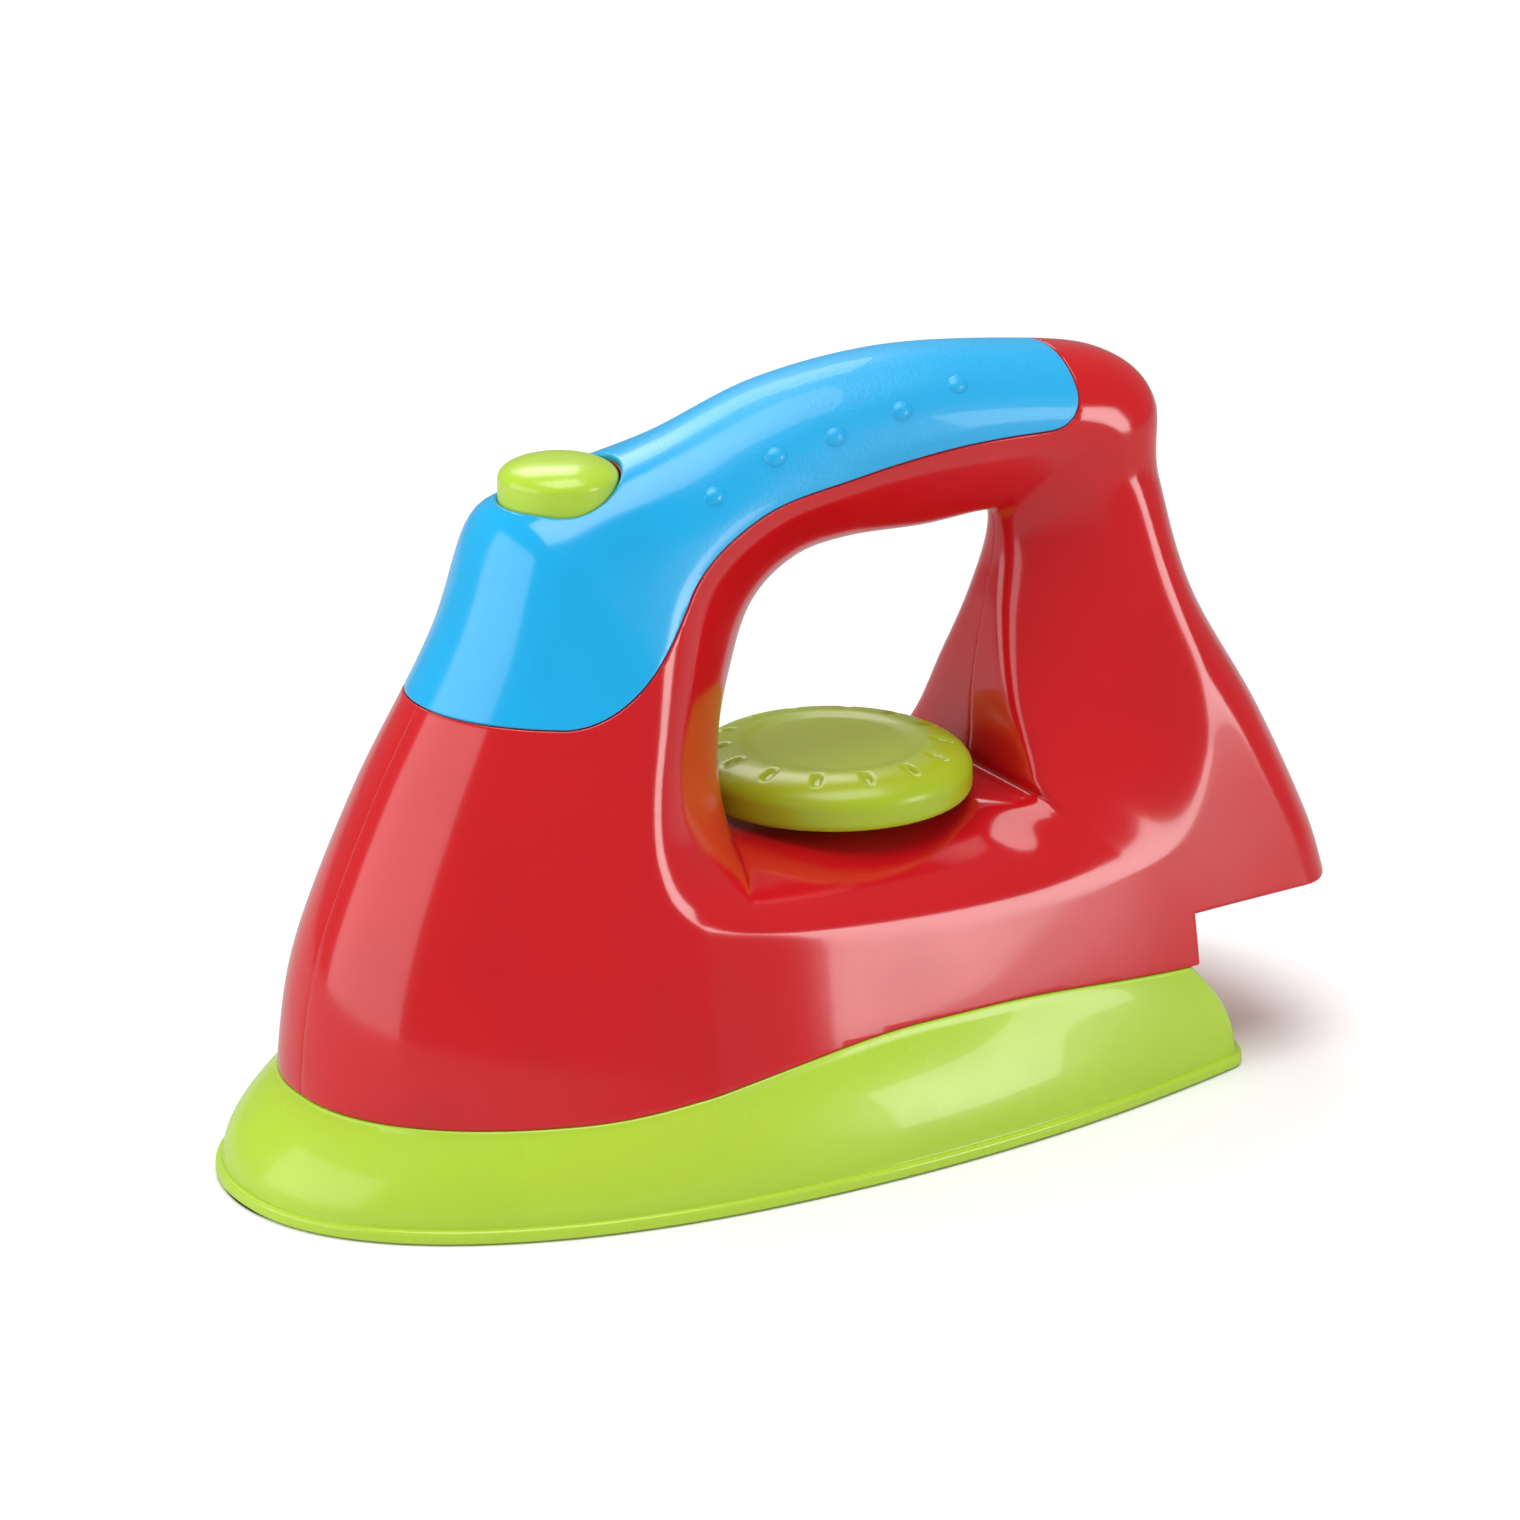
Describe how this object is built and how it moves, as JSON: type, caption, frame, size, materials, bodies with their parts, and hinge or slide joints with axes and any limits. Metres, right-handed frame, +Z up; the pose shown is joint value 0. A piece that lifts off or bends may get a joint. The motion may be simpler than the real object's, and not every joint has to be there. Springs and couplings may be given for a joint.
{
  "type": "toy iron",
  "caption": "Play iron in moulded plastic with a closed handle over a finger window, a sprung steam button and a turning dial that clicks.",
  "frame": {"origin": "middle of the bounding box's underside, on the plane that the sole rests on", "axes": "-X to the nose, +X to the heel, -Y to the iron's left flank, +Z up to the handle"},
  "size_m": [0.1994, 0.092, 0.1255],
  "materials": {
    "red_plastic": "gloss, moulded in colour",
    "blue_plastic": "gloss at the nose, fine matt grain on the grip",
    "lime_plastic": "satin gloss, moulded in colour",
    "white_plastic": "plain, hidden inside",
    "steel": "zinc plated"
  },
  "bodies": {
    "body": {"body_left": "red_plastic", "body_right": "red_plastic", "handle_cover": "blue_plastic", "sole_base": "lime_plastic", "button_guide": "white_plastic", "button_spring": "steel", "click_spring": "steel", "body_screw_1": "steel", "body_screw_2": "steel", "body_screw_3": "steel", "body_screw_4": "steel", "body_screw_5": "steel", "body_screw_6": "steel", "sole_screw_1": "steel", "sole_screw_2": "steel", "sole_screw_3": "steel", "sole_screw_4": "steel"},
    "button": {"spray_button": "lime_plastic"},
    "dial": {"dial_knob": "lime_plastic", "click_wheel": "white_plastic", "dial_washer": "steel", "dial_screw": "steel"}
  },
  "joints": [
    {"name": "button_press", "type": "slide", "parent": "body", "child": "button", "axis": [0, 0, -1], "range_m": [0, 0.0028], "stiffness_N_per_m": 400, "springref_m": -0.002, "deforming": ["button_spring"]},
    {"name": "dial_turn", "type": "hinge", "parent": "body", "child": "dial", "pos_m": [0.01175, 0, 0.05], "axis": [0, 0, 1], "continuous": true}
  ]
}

+ + + + + + +

All of the data must be returned exactly.

## Solution to the problem:
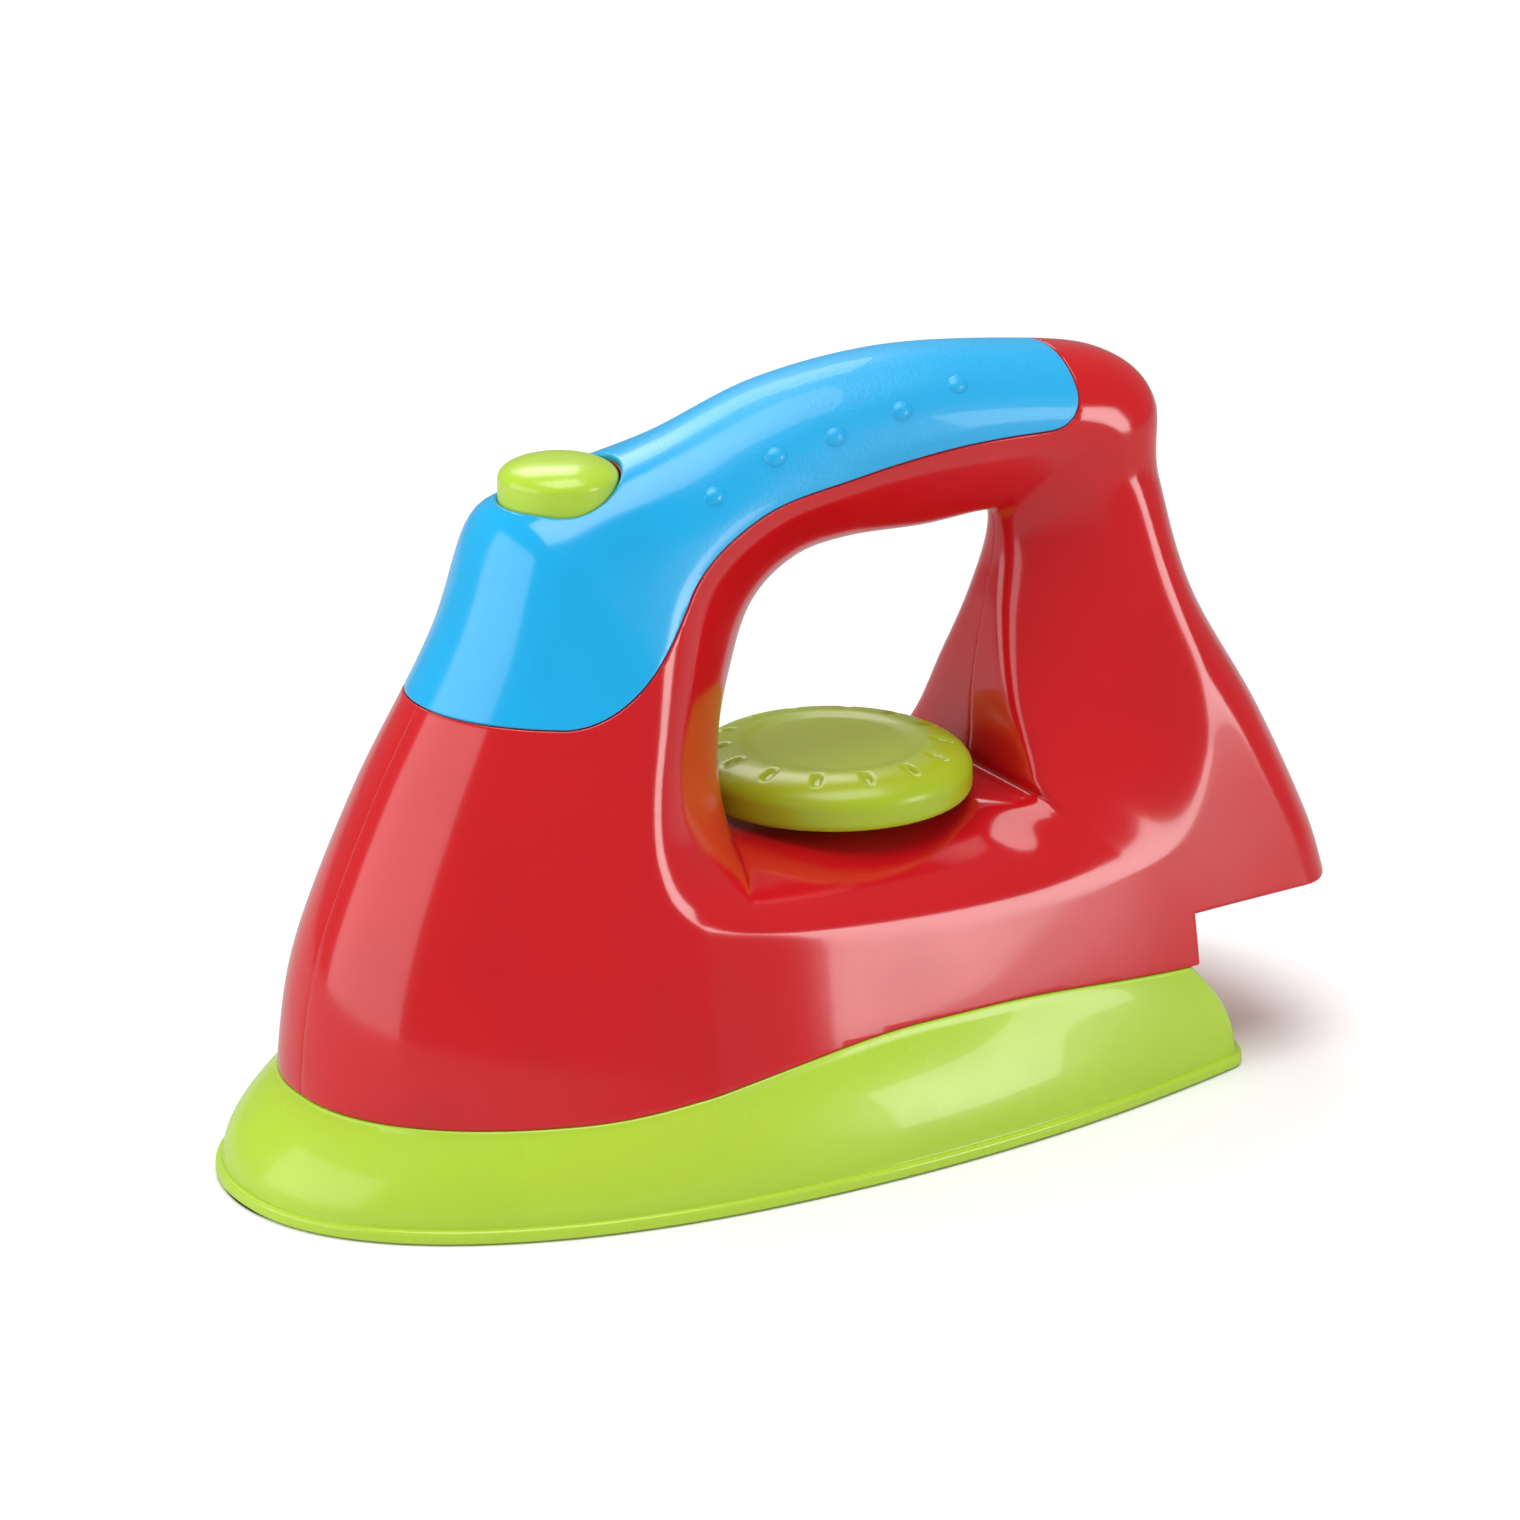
Describe how this object is built and how it moves, as JSON: type, caption, frame, size, materials, bodies with their parts, and hinge or slide joints with axes and any limits. Metres, right-handed frame, +Z up; the pose shown is joint value 0. A piece that lifts off or bends may get a joint. The motion may be simpler than the real object's, and not every joint has to be there. Springs and couplings may be given for a joint.
{
  "type": "toy iron",
  "caption": "Play iron in moulded plastic with a closed handle over a finger window, a sprung steam button and a turning dial that clicks.",
  "frame": {"origin": "middle of the bounding box's underside, on the plane that the sole rests on", "axes": "-X to the nose, +X to the heel, -Y to the iron's left flank, +Z up to the handle"},
  "size_m": [0.1994, 0.092, 0.1255],
  "materials": {
    "red_plastic": "gloss, moulded in colour",
    "blue_plastic": "gloss at the nose, fine matt grain on the grip",
    "lime_plastic": "satin gloss, moulded in colour",
    "white_plastic": "plain, hidden inside",
    "steel": "zinc plated"
  },
  "bodies": {
    "body": {"body_left": "red_plastic", "body_right": "red_plastic", "handle_cover": "blue_plastic", "sole_base": "lime_plastic", "button_guide": "white_plastic", "button_spring": "steel", "click_spring": "steel", "body_screw_1": "steel", "body_screw_2": "steel", "body_screw_3": "steel", "body_screw_4": "steel", "body_screw_5": "steel", "body_screw_6": "steel", "sole_screw_1": "steel", "sole_screw_2": "steel", "sole_screw_3": "steel", "sole_screw_4": "steel"},
    "button": {"spray_button": "lime_plastic"},
    "dial": {"dial_knob": "lime_plastic", "click_wheel": "white_plastic", "dial_washer": "steel", "dial_screw": "steel"}
  },
  "joints": [
    {"name": "button_press", "type": "slide", "parent": "body", "child": "button", "axis": [0, 0, -1], "range_m": [0, 0.0028], "stiffness_N_per_m": 400, "springref_m": -0.002, "deforming": ["button_spring"]},
    {"name": "dial_turn", "type": "hinge", "parent": "body", "child": "dial", "pos_m": [0.01175, 0, 0.05], "axis": [0, 0, 1], "continuous": true}
  ]
}